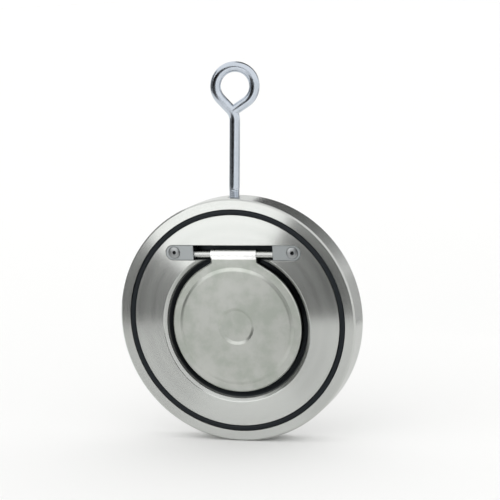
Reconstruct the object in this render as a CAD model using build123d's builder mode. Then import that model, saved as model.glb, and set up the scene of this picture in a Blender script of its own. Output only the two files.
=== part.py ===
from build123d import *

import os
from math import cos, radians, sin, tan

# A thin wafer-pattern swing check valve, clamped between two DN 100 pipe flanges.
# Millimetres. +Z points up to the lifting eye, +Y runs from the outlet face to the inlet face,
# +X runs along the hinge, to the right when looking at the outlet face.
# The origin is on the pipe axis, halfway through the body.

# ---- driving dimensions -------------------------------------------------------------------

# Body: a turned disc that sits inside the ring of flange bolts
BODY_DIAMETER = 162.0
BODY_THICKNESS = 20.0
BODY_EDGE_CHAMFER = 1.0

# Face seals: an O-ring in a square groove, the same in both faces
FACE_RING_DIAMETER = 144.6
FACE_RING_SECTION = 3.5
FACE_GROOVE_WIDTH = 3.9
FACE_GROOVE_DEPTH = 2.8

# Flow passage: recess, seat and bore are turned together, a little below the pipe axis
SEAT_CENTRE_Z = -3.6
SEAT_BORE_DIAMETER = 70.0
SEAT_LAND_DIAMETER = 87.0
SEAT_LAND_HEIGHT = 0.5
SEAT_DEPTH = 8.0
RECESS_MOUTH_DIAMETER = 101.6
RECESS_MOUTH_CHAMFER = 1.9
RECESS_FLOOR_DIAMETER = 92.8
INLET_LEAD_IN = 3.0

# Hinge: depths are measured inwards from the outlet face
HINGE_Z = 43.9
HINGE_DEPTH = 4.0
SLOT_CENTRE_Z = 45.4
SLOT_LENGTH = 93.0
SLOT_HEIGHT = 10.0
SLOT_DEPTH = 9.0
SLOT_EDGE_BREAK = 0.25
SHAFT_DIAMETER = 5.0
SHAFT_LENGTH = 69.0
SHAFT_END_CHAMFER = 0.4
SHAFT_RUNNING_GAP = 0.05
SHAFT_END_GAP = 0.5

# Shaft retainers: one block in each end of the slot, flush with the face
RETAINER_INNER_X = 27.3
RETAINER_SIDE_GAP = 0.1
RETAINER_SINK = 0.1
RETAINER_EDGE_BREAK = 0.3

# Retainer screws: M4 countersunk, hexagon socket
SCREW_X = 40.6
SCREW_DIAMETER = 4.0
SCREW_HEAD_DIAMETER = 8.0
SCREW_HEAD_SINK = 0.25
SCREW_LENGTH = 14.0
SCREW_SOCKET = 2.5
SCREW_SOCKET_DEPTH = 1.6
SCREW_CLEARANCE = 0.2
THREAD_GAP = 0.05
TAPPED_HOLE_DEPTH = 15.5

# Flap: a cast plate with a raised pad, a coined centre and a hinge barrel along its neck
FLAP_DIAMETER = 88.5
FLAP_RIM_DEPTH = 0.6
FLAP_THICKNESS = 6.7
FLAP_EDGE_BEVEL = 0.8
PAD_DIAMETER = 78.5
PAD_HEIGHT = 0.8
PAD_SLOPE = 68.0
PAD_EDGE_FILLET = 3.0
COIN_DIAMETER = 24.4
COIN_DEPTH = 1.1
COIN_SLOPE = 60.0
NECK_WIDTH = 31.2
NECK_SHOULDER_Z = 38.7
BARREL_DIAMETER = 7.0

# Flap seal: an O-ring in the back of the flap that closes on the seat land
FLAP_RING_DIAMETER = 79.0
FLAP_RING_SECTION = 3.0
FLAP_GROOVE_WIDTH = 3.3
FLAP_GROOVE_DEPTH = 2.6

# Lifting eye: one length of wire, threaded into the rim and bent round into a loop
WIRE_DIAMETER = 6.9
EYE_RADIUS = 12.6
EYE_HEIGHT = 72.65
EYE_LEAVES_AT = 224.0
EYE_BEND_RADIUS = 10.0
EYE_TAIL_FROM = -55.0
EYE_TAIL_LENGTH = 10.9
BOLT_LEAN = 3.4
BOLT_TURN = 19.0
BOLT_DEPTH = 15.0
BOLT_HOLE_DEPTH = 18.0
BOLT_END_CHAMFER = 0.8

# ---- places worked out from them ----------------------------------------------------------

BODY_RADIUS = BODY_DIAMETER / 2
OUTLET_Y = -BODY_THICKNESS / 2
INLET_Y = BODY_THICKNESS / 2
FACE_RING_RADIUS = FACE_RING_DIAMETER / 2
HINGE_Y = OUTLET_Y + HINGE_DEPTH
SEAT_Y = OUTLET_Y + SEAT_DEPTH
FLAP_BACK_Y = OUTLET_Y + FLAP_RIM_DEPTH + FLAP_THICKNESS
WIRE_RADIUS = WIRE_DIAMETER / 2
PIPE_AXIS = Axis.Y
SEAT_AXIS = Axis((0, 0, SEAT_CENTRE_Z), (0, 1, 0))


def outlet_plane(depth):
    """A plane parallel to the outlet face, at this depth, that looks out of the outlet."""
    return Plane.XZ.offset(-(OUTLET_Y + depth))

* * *

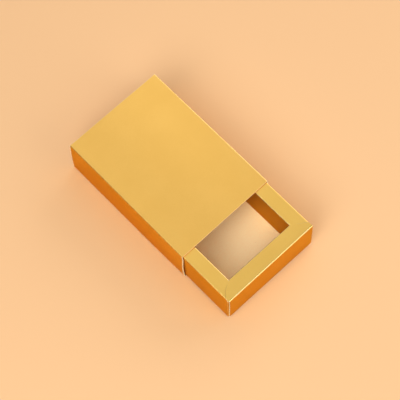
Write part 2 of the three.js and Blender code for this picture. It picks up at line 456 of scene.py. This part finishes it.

==

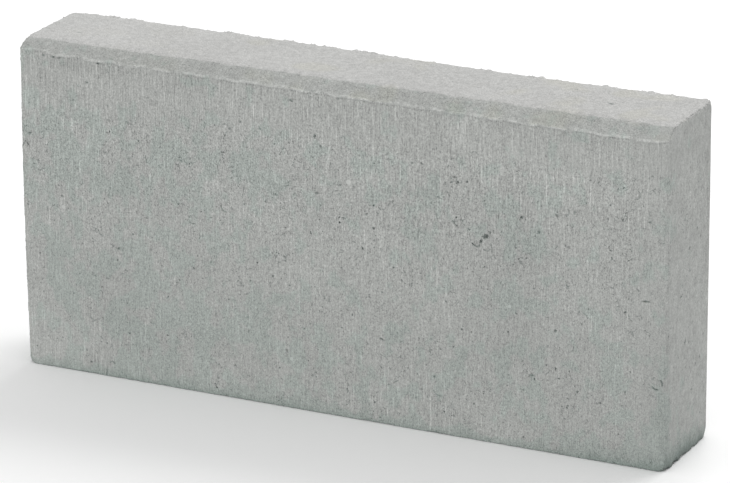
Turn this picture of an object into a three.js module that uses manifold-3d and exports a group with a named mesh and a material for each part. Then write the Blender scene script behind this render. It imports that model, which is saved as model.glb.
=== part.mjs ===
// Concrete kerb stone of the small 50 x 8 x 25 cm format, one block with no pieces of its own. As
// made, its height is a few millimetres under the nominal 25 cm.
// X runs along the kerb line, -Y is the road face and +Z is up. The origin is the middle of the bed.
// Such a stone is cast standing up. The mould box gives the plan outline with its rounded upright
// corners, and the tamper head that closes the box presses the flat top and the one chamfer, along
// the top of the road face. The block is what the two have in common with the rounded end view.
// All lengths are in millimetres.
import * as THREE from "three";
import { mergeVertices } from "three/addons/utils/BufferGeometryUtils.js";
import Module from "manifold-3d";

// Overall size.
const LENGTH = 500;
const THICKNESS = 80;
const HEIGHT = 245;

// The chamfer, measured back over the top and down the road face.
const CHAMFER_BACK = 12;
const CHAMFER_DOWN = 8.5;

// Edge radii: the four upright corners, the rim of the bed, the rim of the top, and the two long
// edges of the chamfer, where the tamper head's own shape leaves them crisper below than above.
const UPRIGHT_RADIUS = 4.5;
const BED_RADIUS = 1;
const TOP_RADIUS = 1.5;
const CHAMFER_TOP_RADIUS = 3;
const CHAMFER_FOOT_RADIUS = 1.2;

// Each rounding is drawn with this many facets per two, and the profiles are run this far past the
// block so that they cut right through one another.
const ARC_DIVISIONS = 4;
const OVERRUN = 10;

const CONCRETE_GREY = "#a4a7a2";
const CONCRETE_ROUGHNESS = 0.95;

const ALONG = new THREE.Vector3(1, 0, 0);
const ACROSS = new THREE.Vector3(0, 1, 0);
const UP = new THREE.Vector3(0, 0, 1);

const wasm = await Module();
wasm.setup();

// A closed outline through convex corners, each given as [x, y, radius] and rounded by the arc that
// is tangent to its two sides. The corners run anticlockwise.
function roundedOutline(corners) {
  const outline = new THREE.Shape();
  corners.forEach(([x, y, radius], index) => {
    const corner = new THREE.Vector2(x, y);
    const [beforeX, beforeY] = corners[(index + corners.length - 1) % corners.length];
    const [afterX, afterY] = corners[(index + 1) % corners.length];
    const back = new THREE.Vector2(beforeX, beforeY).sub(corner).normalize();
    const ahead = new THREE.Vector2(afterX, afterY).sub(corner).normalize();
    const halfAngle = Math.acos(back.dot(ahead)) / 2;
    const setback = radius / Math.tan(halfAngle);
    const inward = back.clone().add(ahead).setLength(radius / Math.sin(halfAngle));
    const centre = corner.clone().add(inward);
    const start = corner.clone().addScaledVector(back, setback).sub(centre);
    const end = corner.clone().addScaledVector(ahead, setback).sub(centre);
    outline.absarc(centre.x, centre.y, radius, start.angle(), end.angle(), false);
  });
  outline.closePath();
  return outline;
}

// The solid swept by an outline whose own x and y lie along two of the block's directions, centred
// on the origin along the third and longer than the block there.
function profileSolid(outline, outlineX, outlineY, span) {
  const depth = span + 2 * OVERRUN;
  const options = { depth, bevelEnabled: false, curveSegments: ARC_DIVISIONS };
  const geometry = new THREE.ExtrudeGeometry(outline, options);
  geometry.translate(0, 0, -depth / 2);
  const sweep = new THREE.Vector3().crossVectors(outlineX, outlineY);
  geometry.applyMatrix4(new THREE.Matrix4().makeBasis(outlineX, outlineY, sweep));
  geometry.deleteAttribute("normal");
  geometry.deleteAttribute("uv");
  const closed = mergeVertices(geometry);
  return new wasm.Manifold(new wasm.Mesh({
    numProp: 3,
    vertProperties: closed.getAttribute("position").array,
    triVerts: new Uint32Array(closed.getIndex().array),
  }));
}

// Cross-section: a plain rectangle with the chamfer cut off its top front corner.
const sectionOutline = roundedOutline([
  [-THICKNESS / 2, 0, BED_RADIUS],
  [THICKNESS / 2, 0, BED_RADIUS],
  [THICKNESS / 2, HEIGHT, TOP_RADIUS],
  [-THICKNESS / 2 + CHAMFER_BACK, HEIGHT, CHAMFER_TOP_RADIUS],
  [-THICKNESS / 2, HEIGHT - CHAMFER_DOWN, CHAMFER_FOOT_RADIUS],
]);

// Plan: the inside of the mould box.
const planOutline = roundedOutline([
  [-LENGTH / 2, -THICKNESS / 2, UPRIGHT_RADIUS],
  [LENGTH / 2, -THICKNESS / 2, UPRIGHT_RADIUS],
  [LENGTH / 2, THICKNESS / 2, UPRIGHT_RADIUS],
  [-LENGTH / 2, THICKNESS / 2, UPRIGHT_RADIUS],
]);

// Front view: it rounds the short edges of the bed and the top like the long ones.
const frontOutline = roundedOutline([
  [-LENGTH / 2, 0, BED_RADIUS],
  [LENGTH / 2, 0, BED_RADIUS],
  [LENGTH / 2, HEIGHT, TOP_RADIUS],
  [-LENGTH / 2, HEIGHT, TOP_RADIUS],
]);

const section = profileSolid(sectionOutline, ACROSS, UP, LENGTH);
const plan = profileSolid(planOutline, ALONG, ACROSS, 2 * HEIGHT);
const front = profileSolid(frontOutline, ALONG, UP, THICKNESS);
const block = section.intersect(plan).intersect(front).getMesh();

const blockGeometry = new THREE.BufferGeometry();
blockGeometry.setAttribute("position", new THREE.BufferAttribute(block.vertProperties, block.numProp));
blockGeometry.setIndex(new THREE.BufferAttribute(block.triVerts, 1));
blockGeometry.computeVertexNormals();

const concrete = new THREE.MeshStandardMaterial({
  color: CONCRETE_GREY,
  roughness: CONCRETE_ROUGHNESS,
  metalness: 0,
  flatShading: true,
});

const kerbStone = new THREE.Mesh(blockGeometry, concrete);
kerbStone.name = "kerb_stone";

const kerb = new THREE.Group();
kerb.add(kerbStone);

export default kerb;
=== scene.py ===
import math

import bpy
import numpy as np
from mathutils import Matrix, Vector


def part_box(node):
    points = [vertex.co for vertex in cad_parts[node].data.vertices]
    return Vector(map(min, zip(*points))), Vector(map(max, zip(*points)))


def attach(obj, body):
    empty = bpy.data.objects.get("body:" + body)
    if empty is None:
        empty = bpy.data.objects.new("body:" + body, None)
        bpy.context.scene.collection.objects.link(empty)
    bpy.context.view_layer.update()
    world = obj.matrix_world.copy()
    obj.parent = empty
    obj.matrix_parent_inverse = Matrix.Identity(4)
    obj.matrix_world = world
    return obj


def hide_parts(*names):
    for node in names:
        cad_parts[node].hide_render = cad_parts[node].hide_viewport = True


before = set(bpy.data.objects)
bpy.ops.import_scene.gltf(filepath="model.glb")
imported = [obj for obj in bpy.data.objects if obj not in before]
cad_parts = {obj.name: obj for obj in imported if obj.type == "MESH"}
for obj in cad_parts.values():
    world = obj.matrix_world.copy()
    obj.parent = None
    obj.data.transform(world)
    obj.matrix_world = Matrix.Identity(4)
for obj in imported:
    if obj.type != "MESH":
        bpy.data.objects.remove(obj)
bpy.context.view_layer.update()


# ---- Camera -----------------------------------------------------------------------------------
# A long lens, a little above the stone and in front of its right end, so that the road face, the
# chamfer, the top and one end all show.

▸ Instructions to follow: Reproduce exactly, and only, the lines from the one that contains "const concrete = new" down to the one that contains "if empty is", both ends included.

▸ Task output:
const concrete = new THREE.MeshStandardMaterial({
  color: CONCRETE_GREY,
  roughness: CONCRETE_ROUGHNESS,
  metalness: 0,
  flatShading: true,
});

const kerbStone = new THREE.Mesh(blockGeometry, concrete);
kerbStone.name = "kerb_stone";

const kerb = new THREE.Group();
kerb.add(kerbStone);

export default kerb;
=== scene.py ===
import math

import bpy
import numpy as np
from mathutils import Matrix, Vector


def part_box(node):
    points = [vertex.co for vertex in cad_parts[node].data.vertices]
    return Vector(map(min, zip(*points))), Vector(map(max, zip(*points)))


def attach(obj, body):
    empty = bpy.data.objects.get("body:" + body)
    if empty is None:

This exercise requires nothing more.